* [EXERCISE GOAL] All of the material below is to be repeated exactly.

* [DATASET CONTENT]
┄┄┄┄┄┄
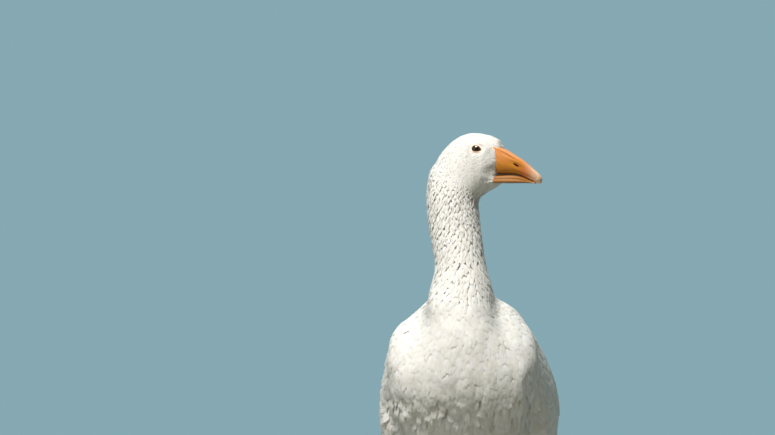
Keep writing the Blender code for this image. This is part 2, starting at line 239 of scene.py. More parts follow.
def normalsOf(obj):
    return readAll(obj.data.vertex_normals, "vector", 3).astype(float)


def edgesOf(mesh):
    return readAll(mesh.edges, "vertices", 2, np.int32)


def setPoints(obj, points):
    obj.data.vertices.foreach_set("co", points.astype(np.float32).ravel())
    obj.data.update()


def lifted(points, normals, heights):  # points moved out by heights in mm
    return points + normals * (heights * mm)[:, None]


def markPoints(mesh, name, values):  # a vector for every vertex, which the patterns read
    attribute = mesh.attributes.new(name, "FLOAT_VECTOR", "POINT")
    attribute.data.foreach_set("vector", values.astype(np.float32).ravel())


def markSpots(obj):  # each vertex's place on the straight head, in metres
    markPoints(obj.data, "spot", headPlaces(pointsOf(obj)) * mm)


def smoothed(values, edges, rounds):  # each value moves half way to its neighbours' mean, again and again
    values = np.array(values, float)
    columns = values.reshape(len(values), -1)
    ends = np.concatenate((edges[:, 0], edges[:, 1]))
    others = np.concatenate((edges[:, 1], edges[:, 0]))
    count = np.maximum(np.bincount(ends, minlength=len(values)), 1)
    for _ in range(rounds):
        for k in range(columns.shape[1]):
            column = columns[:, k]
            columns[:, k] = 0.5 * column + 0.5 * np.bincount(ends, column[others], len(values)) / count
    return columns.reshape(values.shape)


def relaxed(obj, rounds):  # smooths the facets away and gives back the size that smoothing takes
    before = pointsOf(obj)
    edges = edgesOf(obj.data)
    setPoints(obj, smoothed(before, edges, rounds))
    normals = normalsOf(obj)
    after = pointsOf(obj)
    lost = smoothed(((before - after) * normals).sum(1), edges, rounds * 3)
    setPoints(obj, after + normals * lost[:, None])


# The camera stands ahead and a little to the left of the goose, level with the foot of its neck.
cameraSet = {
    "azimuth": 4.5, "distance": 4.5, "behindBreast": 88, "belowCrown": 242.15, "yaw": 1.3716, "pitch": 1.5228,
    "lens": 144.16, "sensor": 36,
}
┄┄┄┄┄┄
* [REPLY]
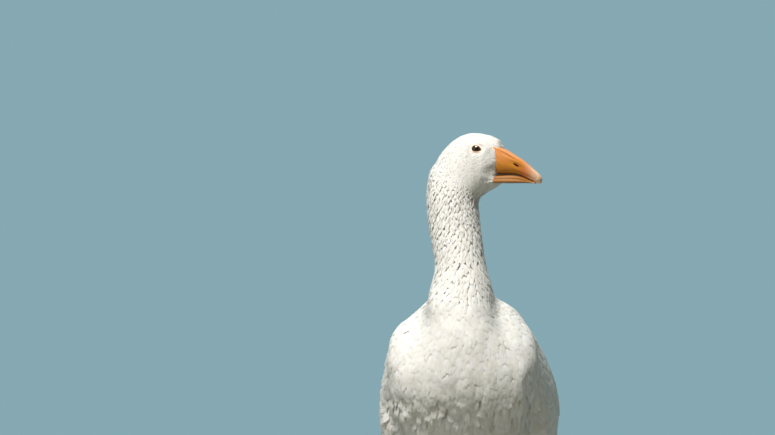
Keep writing the Blender code for this image. This is part 2, starting at line 239 of scene.py. More parts follow.
def normalsOf(obj):
    return readAll(obj.data.vertex_normals, "vector", 3).astype(float)


def edgesOf(mesh):
    return readAll(mesh.edges, "vertices", 2, np.int32)


def setPoints(obj, points):
    obj.data.vertices.foreach_set("co", points.astype(np.float32).ravel())
    obj.data.update()


def lifted(points, normals, heights):  # points moved out by heights in mm
    return points + normals * (heights * mm)[:, None]


def markPoints(mesh, name, values):  # a vector for every vertex, which the patterns read
    attribute = mesh.attributes.new(name, "FLOAT_VECTOR", "POINT")
    attribute.data.foreach_set("vector", values.astype(np.float32).ravel())


def markSpots(obj):  # each vertex's place on the straight head, in metres
    markPoints(obj.data, "spot", headPlaces(pointsOf(obj)) * mm)


def smoothed(values, edges, rounds):  # each value moves half way to its neighbours' mean, again and again
    values = np.array(values, float)
    columns = values.reshape(len(values), -1)
    ends = np.concatenate((edges[:, 0], edges[:, 1]))
    others = np.concatenate((edges[:, 1], edges[:, 0]))
    count = np.maximum(np.bincount(ends, minlength=len(values)), 1)
    for _ in range(rounds):
        for k in range(columns.shape[1]):
            column = columns[:, k]
            columns[:, k] = 0.5 * column + 0.5 * np.bincount(ends, column[others], len(values)) / count
    return columns.reshape(values.shape)


def relaxed(obj, rounds):  # smooths the facets away and gives back the size that smoothing takes
    before = pointsOf(obj)
    edges = edgesOf(obj.data)
    setPoints(obj, smoothed(before, edges, rounds))
    normals = normalsOf(obj)
    after = pointsOf(obj)
    lost = smoothed(((before - after) * normals).sum(1), edges, rounds * 3)
    setPoints(obj, after + normals * lost[:, None])


# The camera stands ahead and a little to the left of the goose, level with the foot of its neck.
cameraSet = {
    "azimuth": 4.5, "distance": 4.5, "behindBreast": 88, "belowCrown": 242.15, "yaw": 1.3716, "pitch": 1.5228,
    "lens": 144.16, "sensor": 36,
}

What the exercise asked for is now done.